Now, Wolverton is a little railway town on the edge of the sprawling mass that is Milton Keynes, so I know for a fact that people are familiar with how roundabouts work and thus know that one should never, ever stop in the middle of one, but - since all of that would take far too long to go into - I dash across as quickly as I can manage, hoping to minimise the inconvenience on everybody else.

Anonymous said...

Why do I feel sad and happy at the same time? Yes, these kind people may not realize your intention. I hope they do, for the sake of the children, who may not be aware of the danger the kind act may do to them.

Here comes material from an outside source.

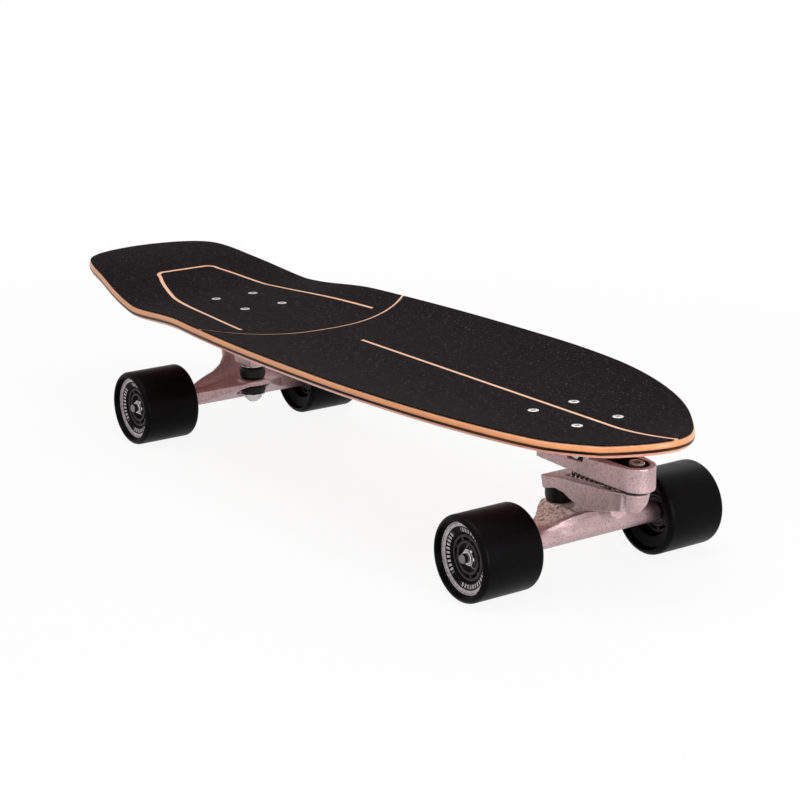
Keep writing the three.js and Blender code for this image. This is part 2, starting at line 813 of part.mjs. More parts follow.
function makeWheel(group, name) {
  const race = axleRadius + gap;
  const depth = coreReach + bearingFace;
  const core = new THREE.ExtrudeGeometry(coreShape(), { depth, bevelEnabled: false });
  const bearings = turned([
    [race, -bearingFace],
    [bearingRadius, -bearingFace],
    [bearingRadius, -bearingFace + bearingWidth],
    [spacerRadius, -bearingFace + bearingWidth],
    [spacerRadius, bearingFace - bearingWidth],
    [bearingRadius, bearingFace - bearingWidth],
    [bearingRadius, bearingFace],
    [race, bearingFace],
    [race, -bearingFace],
  ]);
  place(group, `tyre_${name}`, turned(tyreProfile(), tyreSides), urethane);
  place(group, `core_${name}`, core.translate(0, 0, -bearingFace), nylon);
  place(group, `bearings_${name}`, bearings, steel);
  const nutBottom = bearingFace + gap;
  const nutTop = nutBottom + axleNutHeight;
  const bore = bar(race, nutBottom - overrun, nutTop + overrun);
  const nut = cut(solid(hexBar(axleNutFlats, nutBottom, nutTop)), solid(bore));
  place(group, `axle_nut_${name}`, geometryOf(nut), steel);
}

function makeAxleAndWheels(group, name) {
  const end = wheelMiddle + bearingFace + gap + axleNutHeight + axleTail;
  place(group, `${name}_axle`, bar(axleRadius, -end, end).rotateX(Math.PI / 2), steel);
  for (const [hand, sign] of [['left', 1], ['right', -1]]) {
    const wheel = new THREE.Group();
    const toward = group.userData.outboard * sign;
    wheel.position.set(0, toward * wheelMiddle, 0);
    wheel.rotation.x = (-toward * Math.PI) / 2;
    group.add(wheel);
    makeWheel(wheel, `${name}_${hand}`);
  }
}

function truckGroup(truck) {
  const group = new THREE.Group();
  group.position.set(truck.axleAt, 0, axleHeight);
  group.rotation.z = truck.outboard > 0 ? 0 : Math.PI;
  group.userData.outboard = truck.outboard;
  board.add(group);
  return group;
}

// Brings a shape from a truck's own frame into the board's
function fromTruck(truck, geometry) {
  const turn = truck.outboard > 0 ? 0 : Math.PI;
  return geometry.rotateZ(turn).translate(truck.axleAt, 0, axleHeight);
}

// A solid on a truck's kingpin axis
function onKingpin(truck, geometry) {
  return solid(fromTruck(truck, geometry.translate(-kingpinInboard, 0, 0)));
}

// A solid on a truck's steering axis
function onSteering(truck, geometry) {
  return solid(fromTruck(truck, alongSteering(truck, geometry)));
}

function flange(middle) {
  const half = boltSpacingX / 2 + flangeEnd;
  const x = [middle - half, middle + half];
  return solid(roundedPlate(x, [-flangeHalfWidth, flangeHalfWidth], flangeCorner, flangeUnder, baseTop));
}

function flangeHoles(middle) {
  return boltPlaces(middle).flatMap(([x, y]) => [
    solid(bar(boltRadius + gap, flangeUnder - overrun, baseTop + overrun, smallSides).translate(x, y, 0)),
    solid(bar(nutPocketRadius, flangeUnder - nutPocketHeight, flangeUnder).translate(x, y, 0)),
    solid(block([x - nutPocketRadius, x + nutPocketRadius],
      y > 0 ? [y, flangeHalfWidth + overrun] : [-flangeHalfWidth - overrun, y],
      [flangeUnder - nutPocketHeight, flangeUnder])),
  ]);
}

// A shape that stands on Z laid along the leaning swing axis, its zero on the pivot plane
function onSwingAxis(geometry) {
  return geometry.rotateY(pivotLean).translate(pivotX, 0, pivotPlane);
}

function planeHeight(x) {
  return pivotPlane - (x - pivotX) * Math.tan(pivotLean);
}

function bossMiddle() {
  return pivotX + (bossTop - pivotPlane) * Math.tan(pivotLean);
}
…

Excellent writing Ken, as usual, you were able to pique my interest. Keep sharing your superb thoughts with the world.

Jim Murdoch said...

We do not live in the world we once did. It wasn’t the greatest of worlds and we whinged about it endlessly because we couldn’t imagine it getting worse which only illustrates what poor imaginations we had and likely still have. Lack of imagination is definitely a form of protection. Civility used to be the norm. Not so much these days. If you’re nice to someone for no good (or at least no bleedingly obvious) reason people are sceptical: What’s your angle? What’s the catch? I do think it’s awful the way we second-guess things these days. Or at least feel we have to. The thing about kindness though is it’s not thought-through; it’s spontaneous mostly. That’s why the person in the car waved you on without realising it was a stupid thing to do. There was no time to come up with an angle; it was a gut reaction. And the sad thing—the really, really sad thing—is we’re sitting here analysing kindness when there was a time when, like poetry and truth, everyone knew what they were and didn’t have to think about it. And they knew what they were for! No one knows what the purpose of poetry or truth or kindness is anymore; they’re defunct. I’ve asked this question before but it’s worthwhile asking again: Do you think Winston Smith knew he was living in a dystopia? I would say not. I would say we are. I don’t know exactly when it happened or if it’s finished happening. But I do know there’s no going back to the please and thank yous of my childhood.

Ken Armstrong said...

I guess, to some extent at least, I am Winston Smith. I don't know that I am living in a dystopia. Things are bad, no doubt, but I would go that far and, in fairness, I was a bit concerned that you would. Despite everything, I seem to maintain a measure of optimism, even why there are few logical reasons why I should do so.

I'm still a real 'please and thank you' kind of a man... most of the time. I'm hoping there's enough of us left to make a difference in due course.